TransformerEncoderSpec
- class ctranslate2.specs.TransformerEncoderSpec
Inherits from:
ctranslate2.specs.LayerSpecMethods:
- __init__(num_layers: int, num_heads: int, pre_norm: bool = True, no_final_norm: bool = False, activation: Activation = Activation.RELU, num_source_embeddings: int = 1, embeddings_merge: EmbeddingsMerge = EmbeddingsMerge.CONCAT, layernorm_embedding: bool = False, relative_position: bool = False, relative_attention_bias: bool = False, ffn_glu: bool = False, rms_norm: bool = False, multi_query_attention: bool = False, num_heads_kv: Optional[int] = None, head_dim: Optional[int] = None, rotary_dim: Optional[int] = None, rotary_interleave: bool = True, rotary_scaling_type: Optional[RotaryScalingType] = None, rotary_scaling_factor: float = 1, rotary_base: float = 10000, sliding_window: Optional[int] = None, qk_norm: Optional[bool] = False, pre_post_layer_norm: bool = False)
Initializes a Transformer encoder specification.
- Parameters
num_layers – Number of layers.
num_heads – Number of attention heads.
pre_norm – Enable the pre-norm Transformer architecture.
no_final_norm – Disable the final layer norm in the pre-norm architecture.
activation – Activation to apply in the feed-forward network.
num_source_embeddings – Number of source embeddings.
embeddings_merge – When
num_source_embeddings> 1, specify how the embeddings are merged.layernorm_embedding – Apply layer normalization after the embedding layer.
relative_position – Use relative position representations in the self-attention layers as described in https://arxiv.org/abs/1803.02155.
relative_attention_bias – Use relative attention bias in the self-attention layers as described in the T5 paper https://arxiv.org/abs/1910.10683.
ffn_glu – Use gated linear units in the FFN layers as described in https://arxiv.org/abs/2002.05202.
rms_norm – Use the root mean square layer normalization.
multi_query_attention – Use multi-query attention (alias for num_heads_kv=1).
num_heads_kv – Number of attention heads for the key and value.
head_dim – Number of dimensions per attention head.
rotary_dim – Apply rotary embeddings to these first N dimensions. If 0, rotary embeddings are applied to all dimensions.
rotary_interleave – Interleave the head dimensions when rotary embeddings are applied. Otherwise the head dimensions are sliced in half.
rotary_scaling_type – Type of RoPE scaling.
rotary_scaling_factor – Factor used in the RoPE scaling.
rotary_base – The base period of the rotary embeddings.
sliding_window – Max sequence length to retain in KV Cache.
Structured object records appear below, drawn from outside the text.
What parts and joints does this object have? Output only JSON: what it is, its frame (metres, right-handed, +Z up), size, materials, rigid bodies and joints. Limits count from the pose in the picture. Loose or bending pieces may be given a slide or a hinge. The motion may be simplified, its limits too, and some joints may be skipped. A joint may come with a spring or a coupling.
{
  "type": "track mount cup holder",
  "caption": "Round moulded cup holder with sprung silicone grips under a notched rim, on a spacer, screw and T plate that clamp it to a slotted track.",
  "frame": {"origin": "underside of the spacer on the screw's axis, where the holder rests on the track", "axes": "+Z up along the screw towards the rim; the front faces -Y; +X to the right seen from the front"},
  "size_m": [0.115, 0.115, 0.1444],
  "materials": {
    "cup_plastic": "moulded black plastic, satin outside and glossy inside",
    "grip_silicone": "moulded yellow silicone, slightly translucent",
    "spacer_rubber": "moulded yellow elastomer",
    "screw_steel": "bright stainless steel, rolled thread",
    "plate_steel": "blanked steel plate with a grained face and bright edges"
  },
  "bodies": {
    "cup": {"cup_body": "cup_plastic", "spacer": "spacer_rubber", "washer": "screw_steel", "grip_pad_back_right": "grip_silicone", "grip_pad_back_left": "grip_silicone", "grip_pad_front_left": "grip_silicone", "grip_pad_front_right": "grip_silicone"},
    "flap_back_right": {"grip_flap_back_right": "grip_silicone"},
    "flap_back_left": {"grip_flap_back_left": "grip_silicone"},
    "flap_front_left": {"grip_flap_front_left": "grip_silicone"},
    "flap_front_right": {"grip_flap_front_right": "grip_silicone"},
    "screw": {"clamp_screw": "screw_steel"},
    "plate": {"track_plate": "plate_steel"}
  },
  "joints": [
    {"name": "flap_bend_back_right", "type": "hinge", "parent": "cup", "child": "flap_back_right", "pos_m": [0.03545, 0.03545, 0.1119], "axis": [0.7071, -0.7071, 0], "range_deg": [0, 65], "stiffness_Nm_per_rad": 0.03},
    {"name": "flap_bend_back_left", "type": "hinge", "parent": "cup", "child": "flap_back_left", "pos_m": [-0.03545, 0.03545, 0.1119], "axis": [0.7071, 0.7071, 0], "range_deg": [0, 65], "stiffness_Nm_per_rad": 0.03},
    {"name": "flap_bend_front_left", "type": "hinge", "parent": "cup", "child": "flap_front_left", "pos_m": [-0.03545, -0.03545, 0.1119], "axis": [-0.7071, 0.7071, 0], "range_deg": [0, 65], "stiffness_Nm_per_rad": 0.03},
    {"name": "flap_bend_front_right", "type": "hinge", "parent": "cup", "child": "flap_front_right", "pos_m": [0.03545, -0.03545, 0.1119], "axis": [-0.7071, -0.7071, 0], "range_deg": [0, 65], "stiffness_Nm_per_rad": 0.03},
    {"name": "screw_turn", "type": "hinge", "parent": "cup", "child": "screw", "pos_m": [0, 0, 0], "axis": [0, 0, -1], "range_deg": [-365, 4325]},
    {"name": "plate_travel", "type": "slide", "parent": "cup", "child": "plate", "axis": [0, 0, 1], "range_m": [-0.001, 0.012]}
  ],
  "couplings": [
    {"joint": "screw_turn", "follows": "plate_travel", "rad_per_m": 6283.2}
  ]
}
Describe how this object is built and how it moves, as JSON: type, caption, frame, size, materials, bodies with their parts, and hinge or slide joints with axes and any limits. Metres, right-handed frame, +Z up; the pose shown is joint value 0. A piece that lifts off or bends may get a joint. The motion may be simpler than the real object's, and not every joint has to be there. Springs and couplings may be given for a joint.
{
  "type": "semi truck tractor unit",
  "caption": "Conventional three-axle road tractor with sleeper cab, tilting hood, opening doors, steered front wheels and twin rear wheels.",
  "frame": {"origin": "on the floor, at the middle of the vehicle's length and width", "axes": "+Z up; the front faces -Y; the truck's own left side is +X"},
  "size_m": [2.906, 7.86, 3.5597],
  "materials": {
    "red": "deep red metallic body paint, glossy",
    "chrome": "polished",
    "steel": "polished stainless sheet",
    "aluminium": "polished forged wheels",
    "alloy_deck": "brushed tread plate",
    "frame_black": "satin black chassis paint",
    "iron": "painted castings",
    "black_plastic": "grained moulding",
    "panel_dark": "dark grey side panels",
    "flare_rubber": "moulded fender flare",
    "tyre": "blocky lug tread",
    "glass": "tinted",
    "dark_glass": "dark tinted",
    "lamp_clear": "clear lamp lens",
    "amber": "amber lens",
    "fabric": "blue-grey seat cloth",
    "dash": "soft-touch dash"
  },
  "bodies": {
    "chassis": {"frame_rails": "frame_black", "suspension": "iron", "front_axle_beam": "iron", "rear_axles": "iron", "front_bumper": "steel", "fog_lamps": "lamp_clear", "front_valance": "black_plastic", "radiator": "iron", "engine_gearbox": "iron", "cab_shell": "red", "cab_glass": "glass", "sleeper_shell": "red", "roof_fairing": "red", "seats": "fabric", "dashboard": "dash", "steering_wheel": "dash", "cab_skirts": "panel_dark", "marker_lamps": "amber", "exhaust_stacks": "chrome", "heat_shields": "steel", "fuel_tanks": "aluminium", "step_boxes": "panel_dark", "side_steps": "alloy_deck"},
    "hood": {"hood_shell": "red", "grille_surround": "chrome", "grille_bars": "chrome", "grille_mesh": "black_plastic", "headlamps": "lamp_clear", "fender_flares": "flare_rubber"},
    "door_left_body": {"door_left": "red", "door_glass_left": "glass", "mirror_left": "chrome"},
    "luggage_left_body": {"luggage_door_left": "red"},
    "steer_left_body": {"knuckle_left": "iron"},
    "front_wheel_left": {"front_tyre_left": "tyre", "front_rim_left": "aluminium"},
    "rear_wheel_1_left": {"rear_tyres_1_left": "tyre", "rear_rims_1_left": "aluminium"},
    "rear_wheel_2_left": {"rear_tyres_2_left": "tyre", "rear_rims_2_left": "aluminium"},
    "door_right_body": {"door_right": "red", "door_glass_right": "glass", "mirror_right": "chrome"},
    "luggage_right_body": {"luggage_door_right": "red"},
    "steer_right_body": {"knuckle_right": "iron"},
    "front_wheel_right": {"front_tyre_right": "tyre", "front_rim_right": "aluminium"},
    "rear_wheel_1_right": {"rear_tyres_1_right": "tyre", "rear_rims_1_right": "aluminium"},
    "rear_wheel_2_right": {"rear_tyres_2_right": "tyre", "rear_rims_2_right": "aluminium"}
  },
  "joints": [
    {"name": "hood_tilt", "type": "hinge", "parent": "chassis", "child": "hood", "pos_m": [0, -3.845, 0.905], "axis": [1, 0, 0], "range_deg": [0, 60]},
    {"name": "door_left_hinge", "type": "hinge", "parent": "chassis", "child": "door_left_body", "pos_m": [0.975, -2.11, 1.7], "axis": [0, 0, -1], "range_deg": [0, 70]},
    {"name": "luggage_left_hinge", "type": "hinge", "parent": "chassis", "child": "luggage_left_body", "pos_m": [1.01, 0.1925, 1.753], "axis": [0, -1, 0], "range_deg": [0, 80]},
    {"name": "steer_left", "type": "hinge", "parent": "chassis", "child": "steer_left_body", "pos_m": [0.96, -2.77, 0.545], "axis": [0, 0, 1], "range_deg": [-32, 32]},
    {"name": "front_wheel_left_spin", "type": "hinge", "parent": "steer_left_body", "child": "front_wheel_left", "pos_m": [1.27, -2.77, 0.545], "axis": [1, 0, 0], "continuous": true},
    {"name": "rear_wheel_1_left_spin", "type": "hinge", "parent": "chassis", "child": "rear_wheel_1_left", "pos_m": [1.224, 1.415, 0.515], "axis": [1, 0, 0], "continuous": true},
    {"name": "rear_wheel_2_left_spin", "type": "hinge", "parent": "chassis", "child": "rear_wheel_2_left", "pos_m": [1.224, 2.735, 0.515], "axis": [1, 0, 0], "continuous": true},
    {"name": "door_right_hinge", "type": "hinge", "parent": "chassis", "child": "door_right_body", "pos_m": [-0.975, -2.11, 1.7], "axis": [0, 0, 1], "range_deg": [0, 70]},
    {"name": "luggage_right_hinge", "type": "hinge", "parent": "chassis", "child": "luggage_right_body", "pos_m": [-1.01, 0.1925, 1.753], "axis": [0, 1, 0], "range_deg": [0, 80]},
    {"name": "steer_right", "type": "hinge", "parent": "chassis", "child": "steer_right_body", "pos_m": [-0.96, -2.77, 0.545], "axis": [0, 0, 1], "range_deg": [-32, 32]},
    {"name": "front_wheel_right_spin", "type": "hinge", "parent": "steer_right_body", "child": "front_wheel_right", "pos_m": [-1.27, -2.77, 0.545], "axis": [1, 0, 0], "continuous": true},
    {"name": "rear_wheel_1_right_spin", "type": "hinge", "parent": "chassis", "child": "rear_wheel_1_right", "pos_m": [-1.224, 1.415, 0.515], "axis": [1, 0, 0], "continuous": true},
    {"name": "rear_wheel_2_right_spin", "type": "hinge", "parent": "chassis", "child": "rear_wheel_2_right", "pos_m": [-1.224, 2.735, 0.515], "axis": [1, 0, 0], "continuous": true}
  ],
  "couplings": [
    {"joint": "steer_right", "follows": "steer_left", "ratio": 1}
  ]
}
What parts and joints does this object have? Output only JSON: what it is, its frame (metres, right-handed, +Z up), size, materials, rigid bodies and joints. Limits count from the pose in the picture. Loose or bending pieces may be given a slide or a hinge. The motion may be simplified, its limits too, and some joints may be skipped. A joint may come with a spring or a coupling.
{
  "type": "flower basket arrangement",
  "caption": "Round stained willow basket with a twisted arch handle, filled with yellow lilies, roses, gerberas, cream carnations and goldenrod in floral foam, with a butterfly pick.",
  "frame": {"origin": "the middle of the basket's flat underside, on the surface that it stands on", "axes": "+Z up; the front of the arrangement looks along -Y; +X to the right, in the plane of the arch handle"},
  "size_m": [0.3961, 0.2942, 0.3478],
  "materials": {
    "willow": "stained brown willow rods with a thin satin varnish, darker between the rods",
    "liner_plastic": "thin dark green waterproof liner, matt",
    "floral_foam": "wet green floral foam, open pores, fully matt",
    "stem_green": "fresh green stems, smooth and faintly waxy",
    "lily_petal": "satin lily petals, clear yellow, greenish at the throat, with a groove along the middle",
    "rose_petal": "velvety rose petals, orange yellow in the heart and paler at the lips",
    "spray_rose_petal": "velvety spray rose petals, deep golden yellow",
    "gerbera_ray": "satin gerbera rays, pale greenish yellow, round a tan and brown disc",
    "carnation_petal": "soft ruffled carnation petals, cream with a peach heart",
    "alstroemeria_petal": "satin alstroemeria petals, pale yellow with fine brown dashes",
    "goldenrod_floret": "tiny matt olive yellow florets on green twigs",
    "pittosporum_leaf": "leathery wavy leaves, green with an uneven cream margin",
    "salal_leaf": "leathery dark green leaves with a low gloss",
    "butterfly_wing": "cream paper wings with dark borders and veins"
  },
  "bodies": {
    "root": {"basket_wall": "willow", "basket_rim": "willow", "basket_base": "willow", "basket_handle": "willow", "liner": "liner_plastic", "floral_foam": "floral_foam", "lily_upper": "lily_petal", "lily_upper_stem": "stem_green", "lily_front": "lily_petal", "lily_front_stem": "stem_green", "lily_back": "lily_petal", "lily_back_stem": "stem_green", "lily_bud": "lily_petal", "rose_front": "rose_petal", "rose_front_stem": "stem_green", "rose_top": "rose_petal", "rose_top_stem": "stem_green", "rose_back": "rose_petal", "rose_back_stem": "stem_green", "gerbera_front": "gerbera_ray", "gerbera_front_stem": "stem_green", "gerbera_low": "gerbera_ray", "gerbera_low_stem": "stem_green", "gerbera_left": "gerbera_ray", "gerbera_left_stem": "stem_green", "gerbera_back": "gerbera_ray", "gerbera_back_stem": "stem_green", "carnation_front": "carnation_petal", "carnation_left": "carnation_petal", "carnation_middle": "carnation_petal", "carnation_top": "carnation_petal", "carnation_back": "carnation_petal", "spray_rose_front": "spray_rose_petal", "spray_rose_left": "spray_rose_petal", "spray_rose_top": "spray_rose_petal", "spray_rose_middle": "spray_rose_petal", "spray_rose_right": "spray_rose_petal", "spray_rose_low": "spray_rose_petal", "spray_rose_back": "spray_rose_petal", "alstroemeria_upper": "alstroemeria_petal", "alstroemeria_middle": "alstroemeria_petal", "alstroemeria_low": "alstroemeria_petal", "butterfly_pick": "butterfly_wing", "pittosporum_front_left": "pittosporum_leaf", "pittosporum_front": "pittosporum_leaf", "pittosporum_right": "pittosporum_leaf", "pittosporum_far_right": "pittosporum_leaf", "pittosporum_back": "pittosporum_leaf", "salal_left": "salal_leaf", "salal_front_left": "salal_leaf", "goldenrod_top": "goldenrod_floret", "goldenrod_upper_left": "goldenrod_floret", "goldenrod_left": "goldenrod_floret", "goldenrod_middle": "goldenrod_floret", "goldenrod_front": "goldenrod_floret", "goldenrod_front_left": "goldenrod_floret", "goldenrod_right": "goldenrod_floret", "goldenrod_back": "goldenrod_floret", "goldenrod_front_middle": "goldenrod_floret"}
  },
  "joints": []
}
qk_norm – Apply layer normalization to the query and key projections.
pre_post_layer_norm – Add post layer norm for each pre norm layer.
- optimize(quantization: Optional[str] = None) None
Recursively applies some optimizations to this layer:
Alias variables with the same shape and value.
Quantize weights.
- Parameters
quantization – Weight quantization scheme (possible values are: int8, int8_float32, int8_float16, int8_bfloat16, int16, float16, bfloat16, float32).
- validate() None
Verify that the required weights are set.
- Raises
ValueError – If a required weight is not set in the specification.
- variables(prefix: str = '', ordered: bool = False) Dict[str, ndarray]
Recursively returns the weights from this layer and its children.
- Parameters
prefix – Prefix to prepend to all variable names.
ordered – If set, an ordered list is returned instead.
- Returns
Dictionary mapping variables name to value.